Renew, renew! The fierce Polydamas Hath beat down Menon;

 

—Act V, scene v, lines 6-7

Polydamas appears briefly in the Iliad as a friend of Hector's, one who counsels moderation. In Book Twelve, when the Trojan fortunes are beginning to ride high, Polydamas cautions against cocksureness and predicts the end may be disaster. Trojans are winning victories because Achilles is not fighting, but what if he rejoins the battle?

It is to him that Hector makes a famous rejoinder. In quite an un-Homeric mood, he derides all the omens, all the worries about whether birds are flying on the right or on the left, and says: "A divine message? The best divine message is: 'Defend your country!'."

… Palamedes

Menon, whom Polydamas has "beat down," does not appear in the Iliad, nor do most of the other names that Agamemnon calls out, recounting the tale of defeats in sonorous syllables.

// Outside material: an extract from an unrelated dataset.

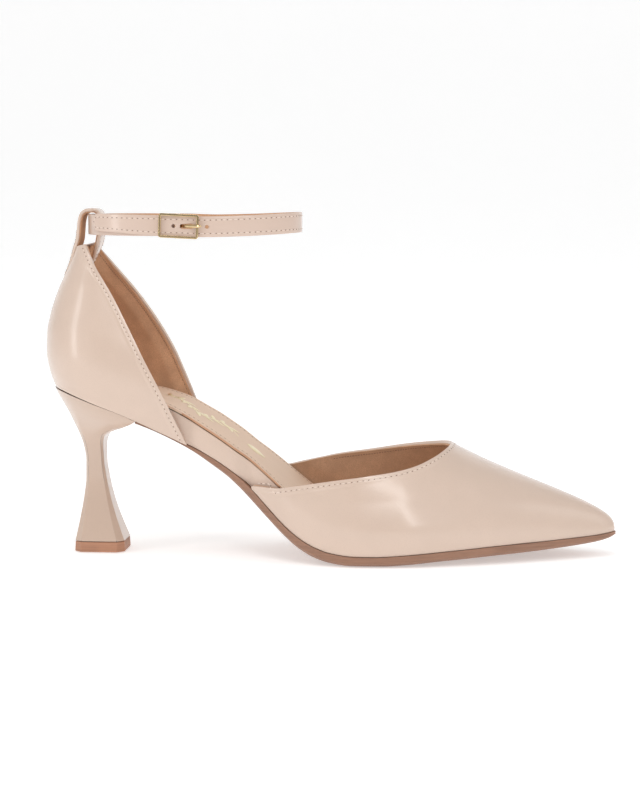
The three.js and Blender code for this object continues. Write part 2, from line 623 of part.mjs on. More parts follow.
const underSock = (x, y) => footbedZ(x, y) - sockWall - gap;
add('heel_cushion', slab({
  from: seatBack + cushionMargin, to: cushionEnd, rows: 10, columns: 4, inset: even(cushionMargin),
  ends: [true, false],
  top: underSock, bottom: (x, y) => underSock(x, y) - cushionWall,
}), finishes.foam);
add('forepart_cushion', slab({
  from: padFrom, to: padTo, rows: 10, columns: 4, inset: even(cushionMargin),
  top: underSock, bottom: (x, y) => underSock(x, y) - cushionWall,
}), finishes.foam);
add('sock', slab({
  from: seatBack + innerDepth + 0.6, to: toeTip - innerDepth - 10, rows: 42, columns: 6, inset: sockInset,
  ends: [true, true], top: footbedZ, bottom: (x, y) => footbedZ(x, y) - sockWall,
}), finishes.sock);

// ---------- heel ----------

// Levels from the base to the seat: X and Z of the back and of the front, half-width, and share of the
// seat's shape.
const baseHalf = heelBaseLength / 2;
const baseLevel = 4.5;
const seatLevel = 69.4;
const heelLevels = [
  [-baseHalf, baseLevel, baseHalf, baseLevel, heelBaseWidth / 2, 0],
  [-9.5, 9, 8.7, 9, 8.7, 0], [-8.3, 15.5, 6.4, 15.5, 7.1, 0.02], [-7.1, 23, 4.2, 23, 5.8, 0.06],
  [-6.3, 31, 2.5, 31, 5, 0.14], [-6.3, 38, 1.5, 38, 4.8, 0.22], [-7.3, 44.6, 1.3, 44.4, 5.6, 0.36],
  [-9.1, 50, 2, 48.6, 7.6, 0.5], [-11.2, 54.8, 4.2, 51.2, 10.8, 0.66], [-13.3, 59.4, 7.6, 52.6, 14.8, 0.8],
  [-15.6, 63.4, 12, 53.6, 19, 0.92], [-18, 67.2, 16.2, 54.6, 22.6, 0.98],
  [seatBack, seatLevel, breast, 56.1, 24.2, 1],
];
const squareSide = [[0, 0], [0, 0.36], [0, 1 - (2 * heelCorner) / heelBaseWidth],
  [heelCorner / heelBaseLength, 1], [0.36, 1], [0.64, 1], [1 - heelCorner / heelBaseLength, 1],
  [1, 1 - (2 * heelCorner) / heelBaseWidth], [1, 0.36], [1, 0]];
const seatPlaces = [0, 0.025, 0.1, 0.25, 0.45, 0.7, 0.95, 1, 1, 1];
const seatShares = [0, 1, 1, 1, 1, 1, 1, 0.985, 0.5, 0];
// Drawn heights in the heel follow the lift below and the seat above.
const heelBase = liftThickness + gap;
const drawnSeat = drawnFeather[0][1];
const heelZ = (z) => heelBase + ((z - baseLevel) * (featherRow(seatBack) - heelBase)) / (drawnSeat - baseLevel);
function heelRing([backAt, backZ, frontAt, frontZ, halfWidth, share], top) {
  const ring = [];
  for (const side of [-1, 1]) {
    const points = squareSide.map(([u, v], i) => {
      const seatX = mix(seatBack, breast, seatPlaces[i]);
      const seatV = (half(seatX, side) / half(8, side)) * seatShares[i];
      const at = mix(u, seatPlaces[i], share);
      const x = mix(backAt, frontAt, at);
      const y = side * halfWidth * mix(v, seatV, share);
      const onSeat = featherZ(x, y) - gap;
      const underSeat = onSeat - (heelZ(seatLevel) - heelZ(backZ));
      return [x, y, top ? onSeat : mix(heelZ(mix(backZ, frontZ, at)), underSeat, share ** 3)];
    });
    ring.push(...(side < 0 ? points : points.slice(1, -1).reverse()));
  }
  return ring;
}
function loft(rings) {
  const n = rings[0].length;
  const vertices = rings.flat();
  const triangles = [];
  for (let i = 0; i < rings.length - 1; i++) {
    for (let j = 0; j < n; j++) {
      const [a, b] = [i * n + j, i * n + ((j + 1) % n)];
      triangles.push([a, b, b + n], [a, b + n, a + n]);
    }
  }
  // The ends are closed with strips between the two sides of the ring.
  const sideCount = n / 2;
  for (const [start, flip] of [[0, 1], [(rings.length - 1) * n, 0]]) {
    for (let j = 0; j < sideCount; j++) {
      const [a, b, c, d] = [start + j, start + j + 1, start + ((n - j - 1) % n), start + ((n - j) % n)];
      const pair = [[a, b, c], [a, c, d]];
      triangles.push(...(flip ? pair.map(([p, q, r]) => [p, r, q]) : pair));
    }
  }
  return body(vertices, triangles);
}
const heelBody = loft(heelLevels.map((level, i) => heelRing(level, i === heelLevels.length - 1)));
const heelTools = [
  post(dowelX, 0, dowelRadius + gap / 2, 0, heelZ(dowelTop) + gap, 16),
  post(screwX, 0, screwRadius + gap / 2, heelZ(screwBottom) - gap, above, 12),
  ...nailPlaces.map(([x, y]) => post(x, y, nailRadius + gap / 2, featherZ(x, y) - nailLength, above, 10)),
];
add('heel_block', cut(heelBody, ...heelTools), finishes.heel);
add('heel_dowel', cut(post(dowelX, 0, dowelRadius, heelBase, heelZ(dowelTop), 16),
  post(dowelX, 0, dowelBore, 0, above, 16)), finishes.steel);
const screwHead = boardTop(screwX, 0) - headDepth;
add('heel_screw', post(screwX, 0, screwRadius, heelZ(screwBottom), screwHead, 12), finishes.steel);
nailPlaces.forEach(([x, y], i) => {
  const foot = featherZ(x, y) - nailLength + gap;
  add(`heel_nail_${i + 1}`, post(x, y, nailRadius, foot, boardTop(x, y) - headDepth, 10), finishes.steel);
});

const liftOutline = [];
for (const side of [-1, 1]) {
  const corners = squareSide.filter((_, i) => [2, 3, 6, 7].includes(i))
    .map(([u, v]) => [mix(-baseHalf, baseHalf, u), (side * v * heelBaseWidth) / 2]);
  liftOutline.push(...(side < 0 ? corners : corners.reverse()));
}
const flare = 1.02; // the lift widens a little to the ground
const liftSheet = {
  points: liftOutline.map(([x, y]) => [x, y, 0]),
  triangles: THREE.ShapeUtils.triangulateShape(liftOutline.map(([x, y]) => new THREE.Vector2(x, y)), []),
};
const liftBody = closed(liftSheet, ([x, y]) => [x * flare, y * flare, 0], ([x, y]) => [x, y, liftThickness]);
add('top_lift', cut(liftBody, post(dowelX, 0, pinRadius + gap / 2, pinFoot - gap, pinTop, 12)), finishes.topLift);
add('top_lift_pin', post(dowelX, 0, pinRadius, pinFoot, pinTop, 12), finishes.steel);

// ---------- ankle strap ----------

// Plan of the strap's ankle side, from the buckle's bar back round the ankle to the bar again.
const [straightRear, straightFront] = ankleStraight;
const anklePath = new THREE.Path()
  .moveTo(barX, -ankleHalf)
  .lineTo(straightRear, -ankleHalf)
  .absellipse(straightRear, 0, straightRear - ankleBack, ankleHalf, -Math.PI / 2, -1.5 * Math.PI, true)
  .lineTo(straightFront, ankleHalf)
  .absellipse(straightFront, 0, ankleFront - straightFront, ankleHalf, Math.PI / 2, -Math.PI / 2, true)
  .lineTo(barX, -ankleHalf);
const ankleLength = anklePath.getLength();

// s is the distance along the strap from the bar; past a full turn the strap lies over its own start.
const tabRoom = barRadius + gap;
const barLevel = strapThickness / 2;
const tabTop = barLevel + tabRoom + tabLeaf;
const overLevel = tabTop + overlapGap;
const level = through([[ankleLength - 24, 0], [ankleLength - 11, overLevel], [ankleLength + 10, overLevel],
  [ankleLength + 18, strapThickness + overlapGap]]);
const tailWidth = through([[ankleLength + 10, strapWidth], [ankleLength + tailLength, strapWidth - tailTaper]]);
const tailLift = through([[ankleLength + 6, 0], [ankleLength + tailLength, tailRise]]);
function strapPoint(s, v, depth) {
  const u = (((s % ankleLength) + ankleLength) % ankleLength) / ankleLength;
  const at = anklePath.getPointAt(u);
  const along = anklePath.getTangentAt(u);
  const out = level(s) + depth;
  return [at.x - along.y * out, at.y + along.x * out, strapMiddle(at.x) + tailLift(s) + (v * tailWidth(s)) / 2];
}
function strapLayer(from, to, inner, outer, edge) {
  const rows = Math.round((to - from) / 5.2);
  const taper = (s) => Math.min(1, Math.sqrt(clamp((ankleLength + tailLength + 0.4 - s) / 5, 0.02, 1)));
  const sheet = weave(steps(rows).map((t) => {
    const s = mix(from, to, t);
    return [-1, 0, 1].map((v) => [s, v * edge * taper(s), 0]);
  }));
  return closed(sheet, ([s, v]) => strapPoint(s, v, inner), ([s, v]) => strapPoint(s, v, outer));
}
const strapStart = 2.6;
const strapEnd = ankleLength + tailLength;
const prongExit = barX + slotCentre;
const punchDepth = 3;
const prongSlot = new THREE.BoxGeometry(slotLength, punchDepth, prongWidth + 2 * gap)
  .translate(prongExit, -(ankleHalf + overLevel + strapThickness / 2), strapMiddle(prongExit));
const spareHoles = [-1, 1, 2].map((k) => {
  const x = barX + firstHole + k * holePitch;
  const out = ankleHalf + overLevel + (k > 1 ? -0.6 : 0.6);
  return new THREE.CylinderGeometry(holeRadius, holeRadius, punchDepth, 10).translate(x, -out, strapMiddle(x));
});
add('strap_outer', cut(strapLayer(strapStart, strapEnd, strapLining + strapGap, strapThickness, 1),
  prongSlot, ...spareHoles), finishes.patent);
add('strap_lining', cut(strapLayer(strapStart, strapEnd - 0.6, 0, strapLining, 0.97), prongSlot, ...spareHoles),
  finishes.lining);

// ---------- buckle ----------

const barZ = strapMiddle(barX);
const buckle = new THREE.Group();
buckle.position.set(barX, -(ankleHalf + barLevel), barZ);
shoe.add(buckle);
function addToBuckle(name, geometry, finish) {
  const piece = new THREE.Mesh(geometry, finish);
  piece.name = name;
  buckle.add(piece);
}
// In the buckle's own frame X runs along the strap, -Y outwards and Z up.
const slice = (shape, height) => new THREE.ExtrudeGeometry(shape, { depth: height, bevelEnabled: false })
  .translate(0, 0, -height / 2);
const ring = (outer, inner) => {
  const shape = new THREE.Shape().absarc(0, 0, outer, 0, 2 * Math.PI);
  shape.holes.push(new THREE.Path().absarc(0, 0, inner, 0, 2 * Math.PI, true));
  return shape;
};

// Leather tab: over the strap's end, round the bar and back under it.
const tabOuter = tabRoom + tabLeaf;
const tab = new THREE.Shape()
  .moveTo(-tabLeg, -tabOuter)
  .lineTo(0, -tabOuter)
  .absarc(0, 0, tabOuter, -Math.PI / 2, Math.PI / 2, false)
  .lineTo(-tabLeg, tabOuter)
  .lineTo(-tabLeg, tabRoom)
  .lineTo(0, tabRoom)
  .absarc(0, 0, tabRoom, Math.PI / 2, -Math.PI / 2, true)
  .lineTo(-tabLeg, -tabRoom);
const prongRoom = new THREE.BoxGeometry(5.6, 6, prongWidth + 2 * gap).translate(1.1, 0, 0);
addToBuckle('buckle_tab', cut(slice(tab, strapWidth - 0.6), prongRoom), finishes.patent);

// Frame: four bars standing clear of the strap, and ears that carry the centre bar under it.
const frameLevel = overLevel + strapThickness - barLevel + frameClear;
const rectangle = (l, h) => new THREE.Shape([[-l, -h], [l, -h], [l, h], [-l, h]]
  .map(([x, z]) => new THREE.Vector2(x / 2, z / 2)));
const frameShape = rectangle(frameLength, frameHeight);
frameShape.holes.push(rectangle(frameLength - 2 * frameBar, frameHeight - 2 * frameBar));
const frame = new THREE.ExtrudeGeometry(frameShape, { depth: frameBar, bevelEnabled: false })
  .rotateX(Math.PI / 2)
  .rotateY(frameTilt)
  .translate(frameX, -frameLevel, 0);
const ears = [-1, 1].map((side) => new THREE.BoxGeometry(1.8, frameLevel + 0.5 + barRadius, earWall)
  .translate(0, -(frameLevel + 0.5 - barRadius) / 2, (side * (frameHeight - earWall)) / 2));
const bar = post(0, 0, barRadius, -(frameHeight - earWall) / 2, (frameHeight - earWall) / 2, 12);
addToBuckle('buckle_frame', join(frame, ...ears, bar), finishes.gold);

// Prong: an eye on the bar and a finger through the strap's hole onto the front bar.
const eye = slice(ring(barRadius + eyeRoom + eyeWall, barRadius + eyeRoom), prongWidth);
const frontBarX = frameX + frameLength / 2 - frameBar / 2;
const restLevel = frameLevel + frameBar + 0.1 + 0.6 * prongThickness;
const tipX = frontBarX + prongReach;
const rise = Math.atan2(restLevel, frontBarX - frameBar / 2);
const fingerLength = tipX / Math.cos(rise);
const finger = new THREE.BoxGeometry(fingerLength, prongThickness, prongWidth)
  .translate(fingerLength / 2, 0, 0)
  .rotateZ(-rise);
const clearBar = post(0, 0, barRadius + eyeRoom, -prongWidth, prongWidth, 16);
addToBuckle('buckle_prong', cut(join(eye, finger), clearBar), finishes.gold);

export default shoe;
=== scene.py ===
"""Visual model of a pointed ankle-strap pump with a flared spool heel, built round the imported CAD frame.

Lengths are millimetres while a piece is worked out, and become metres when its mesh is made. +X points to the
toe, +Z up and +Y to the inner side of the foot; the origin is the middle of the heel's ground face.
"""

import sys

import bisect
import logging
import math
from dataclasses import dataclass, field
from enum import Enum
from typing import Callable, Iterable, Sequence

import bmesh
import bpy
from mathutils import Matrix, Vector
from mathutils.geometry import tessellate_polygon
from mathutils.kdtree import KDTree


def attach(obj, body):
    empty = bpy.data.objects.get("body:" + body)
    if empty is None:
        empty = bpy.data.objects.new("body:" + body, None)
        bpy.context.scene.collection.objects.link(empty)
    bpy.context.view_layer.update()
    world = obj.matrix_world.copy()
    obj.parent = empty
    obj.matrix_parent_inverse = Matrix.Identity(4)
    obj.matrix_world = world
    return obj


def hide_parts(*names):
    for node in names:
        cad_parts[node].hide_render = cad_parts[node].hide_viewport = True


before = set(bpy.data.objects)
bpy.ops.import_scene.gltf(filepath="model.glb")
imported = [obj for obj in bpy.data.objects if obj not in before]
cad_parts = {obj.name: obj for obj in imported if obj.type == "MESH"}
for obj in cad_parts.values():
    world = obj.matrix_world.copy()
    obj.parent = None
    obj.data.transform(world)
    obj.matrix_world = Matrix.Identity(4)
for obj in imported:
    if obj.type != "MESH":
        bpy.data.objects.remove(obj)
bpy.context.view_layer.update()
log = logging.getLogger("pump")

MM = 0.001
UP = Vector((0, 0, 1))
Point = tuple[float, float]
Depth = Callable[[Vector], float]


# ---------- shared maths ----------


def clamp(value: float, low: float, high: float) -> float:
    """Keep a value between two others."""
    return min(high, max(low, value))


def mix(a: float, b: float, t: float) -> float:
    """Blend from a to b."""
    return a + (b - a) * t


def ease(a: float, b: float, x: float) -> float:
    """Smooth step from 0 at a to 1 at b."""
    t = clamp((x - a) / (b - a), 0.0, 1.0)
    return t * t * (3 - 2 * t)


def steps(n: int) -> list[float]:
    """Even shares from 0 to 1 in n steps."""
    return [i / n for i in range(n + 1)]


def round_end(d: float, power: float) -> float:
    """A quarter of a rounded end: 0 at the end, 1 where the rounding stops."""
    return (1 - (1 - clamp(d, 0, 1)) ** power) ** (1 / power)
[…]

One name, however, perhaps by accident, is memorable, though he does not appear in the Iliad. Agamemnon speaks of:

… Palamedes Sore hurt and bruised.

 

—Act V, scene v, lines 13-14

Palamedes appears in the later myths as a man almost as shrewd as Ulysses himself. When the heroes were gathering to go to Troy, Menelaus and Palamedes traveled to Ithaca to urge Ulysses to come. Ulysses had learned from an oracle that if he went he would not return for twenty years and then penniless and alone, so he pretended to be mad. He guided a plow along the seashore, sowing salt instead of seed. Palamedes watched the display cynically, and suddenly placed Ulysses' one-year-old son, Telemachus, in the path of the plow. Ulysses turned it aside and his pretense of madness was broken.

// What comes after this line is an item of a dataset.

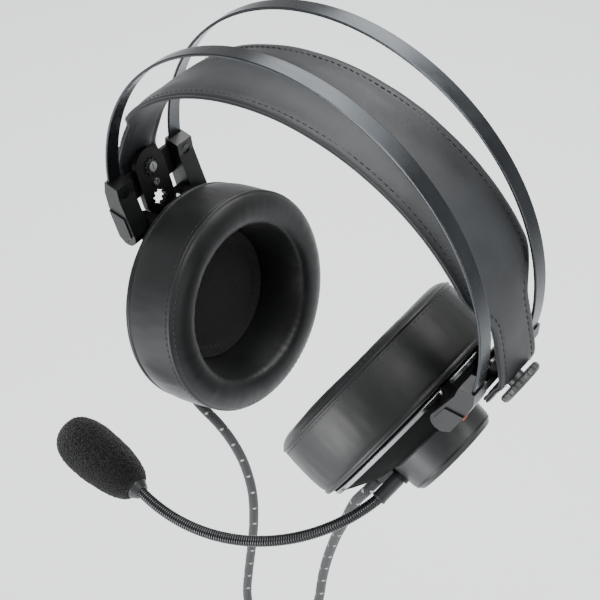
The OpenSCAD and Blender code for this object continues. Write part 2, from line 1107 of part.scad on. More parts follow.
// Two points that cut off one corner of the coil's section
function coil_corner(sx, sy) =
    let (mid = (coil_inner_turn + coil_outer_turn) / 2, hx = layer_step, cut = 1.4,
        a = [mid + sx * (hx - cut), sy * coil_half_y], b = [mid + sx * hx, sy * (coil_half_y - cut)])
    sx * sy > 0 ? [a, b] : [b, a];

module coil_tie() {
    mid = (coil_inner_turn + coil_outer_turn) / 2;
    color(dark)
        translate(coil_centre + [mid, 0, 0])
            difference() {
                cube([2 * layer_step + 3.4, 2 * coil_half_y + 3, 7], center = true);
                cube([2 * layer_step + 1, 2 * coil_half_y + 0.6, 8], center = true);
            }
}

module audio_plug() {
    color(bright)
        translate([fork[0], fork[1], tail_z])
            rotate([180, 0, 0]) {
                cylinder(r = 3.4, h = 16);
                translate([0, 0, 16 - eps])
                    cylinder(r = 2.6, h = 1.6);
                translate([0, 0, 17.6 - 2 * eps])
                    cylinder(r = jack_r, h = 12.4);
                translate([0, 0, 30 - 3 * eps])
                    cylinder(r1 = jack_r, r2 = 0.5, h = 1.8);
            }
}

/* ---- Inline remote ---- */

wheel_r = 6;
wheel_x = 4.4;
wheel_z = remote_top - 13;
slide_z = remote_top - 32;

module remote_housing() {
    color(plastic)
        translate([fork[0], fork[1], 0])
            difference() {
                union() {
                    difference() {
                        translate([0, 0, remote_top - remote_l])
                            linear_extrude(height = remote_l) {
                                square([2 * remote_half_x - 6, 2 * remote_half_y], center = true);
                                square([2 * remote_half_x, 2 * remote_half_y - 6], center = true);
                                for (sx = [-1, 1], sy = [-1, 1])
                                    translate([sx * (remote_half_x - 3), sy * (remote_half_y - 3)])
                                        circle(r = 3);
                            }
                        translate([wheel_x, 0, wheel_z])
                            rotate([90, 0, 0])
                                cylinder(r = wheel_r + 0.4, h = 3.6, center = true);
                    }
                    translate([wheel_x, 0, wheel_z])
                        rotate([90, 0, 0])
                            cylinder(r = 1, h = 4, center = true);
                }
                translate([-1.7, -remote_half_y - 1, slide_z - 5])
                    cube([3.4, 2.4, 10]);
            }
}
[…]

Ulysses never forgave Palamedes and eventually engineered his death by having him framed for treason. This happened before the Iliad opens and there is no hint concerning it in Homer's tale.

This speech of Agamemnon's reflects the situation in Book Fifteen of the Iliad. Achilles obdurately refuses to fight; a number of the Greek chieftains, including Agamemnon, Diomedes, and Ulysses, have been wounded, and the Trojan fortunes are at their peak. The Greeks have fallen back to their very ships and the Trojans, with Hector leading them on, are bringing the torches with which to set those ships on fire.

Patroclus ta'en …

But in the course of Agamemnon's cry, however, one significant phrase creeps in:

Patroclus ta'en or slain.

 

—Act V, scene v, line 13

Thus, in four words, is masked the most dramatic portion of the Iliad. Achilles, having brutally rejected Agamemnon's offer of amends in Book Nine, forfeits the side of right and must, in his turn, begin to pay.

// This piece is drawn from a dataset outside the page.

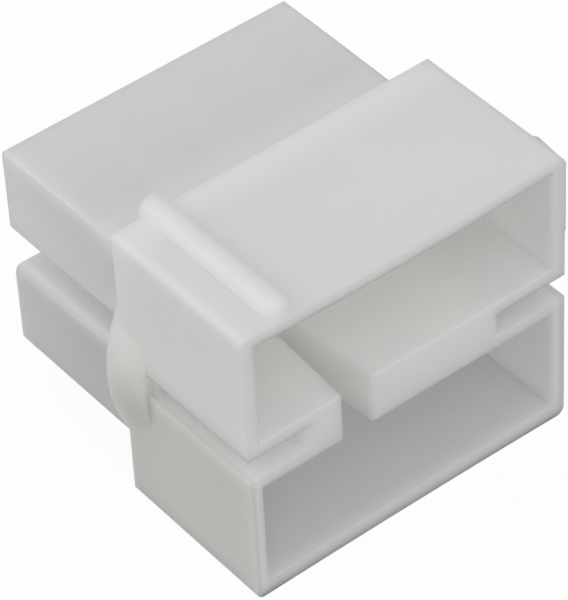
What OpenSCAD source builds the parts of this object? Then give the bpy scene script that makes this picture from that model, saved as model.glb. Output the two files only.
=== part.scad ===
// Two-row blade connector housing, moulded in one piece.
// A shroud with an upper and a lower mouth faces -Y. Two blocks of wire cavities stand out behind it.
// The origin is at the bottom, in the middle of the outer size. X runs across, +Z is up.

/* [Wire cavities] */
// Number of blades side by side in each row
ways = 4; // [2:1:6]
// Distance from one cavity to the next
pitch = 5.9; // [5.6:0.1:8]
// Clear width of a cavity
cavity_w = 5; // [4.4:0.1:5.2]
// Clear height of a cavity at its wire end
cavity_h = 5.3; // [4.4:0.1:5.6]
// Depth of the tall wire end of a cavity
cavity_d = 9.4; // [6:0.1:11]
// Height of the channel that holds the terminal
channel_h = 3.4; // [2.4:0.1:4]
// Run of the slope from the wire end to the channel
channel_slope = 1.2; // [0.5:0.1:2]
// Bevel round the wire end of a cavity
entry_bevel = 0.3; // [0.1:0.05:0.4]

/* [Blade wall] */
// Width of a blade
blade_w = 4.8; // [2.8:0.1:4.8]
// Thickness of a blade
blade_t = 0.8; // [0.4:0.1:1]
// Room left round a blade in its slot
blade_clearance = 0.1; // [0.05:0.01:0.1]
// Thickness of the wall that the blades pass through
blade_wall = 1.4; // [1:0.1:2]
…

That payment comes in Book Sixteen, when Patroclus, horror-stricken at the Greek defeat and at the imminent burning of their ships, begs Achilles to let him enter the fight. Achilles agrees. He allows Patroclus to wear Achilles' own armor, but warns him merely to drive the Trojans from the ships and not to attempt to assault the city.

Patroclus does well. The Trojans are driven back, but the excitement of battle causes him to forget Achilles' advice. He pursues the fleeing Trojans, is stopped by Hector, and killed.

… bear Patroclus' body…

Agamemnon's remark that Patroclus is either taken or slain is soon settled in favor of the latter alternative. Nestor enters, saying:

Go, bear Patroclus' body to Achilles,

 

—Act V, scene v, line 17

Again, in a few words, many dramatic deeds in the Iliad are slurred over. In Book Seventeen there is a gigantic struggle over Patroclus' body. Hector manages to strip the dead man of the armor of Achilles, but the Greeks save the body itself in a fight in which Menelaus and Ajax do particularly well. In the Iliad it is Menelaus who sends the message to Achilles, not Nestor, but then it is Nestor's son, Antilochus (who does not appear in Troilus and Cressida), who actually carries the message.

Great Achilles Events follow quickly. Ulysses comes onstage, crying:

O courage, courage, princes! Great Achilles Is arming, weeping, cursing, vowing vengeance! Patroclus' wounds have roused his drowsy blood,

 

—Act V, scene v, lines 30-32

So it happens in the Iliad. Achilles, paid back for his intransigence, realizes too late that he has sulked in his tent too long. In the Iliad, however, he doesn't arm so quickly. He has no armor, for he had given it to Patroclus, who had lost it to Hector.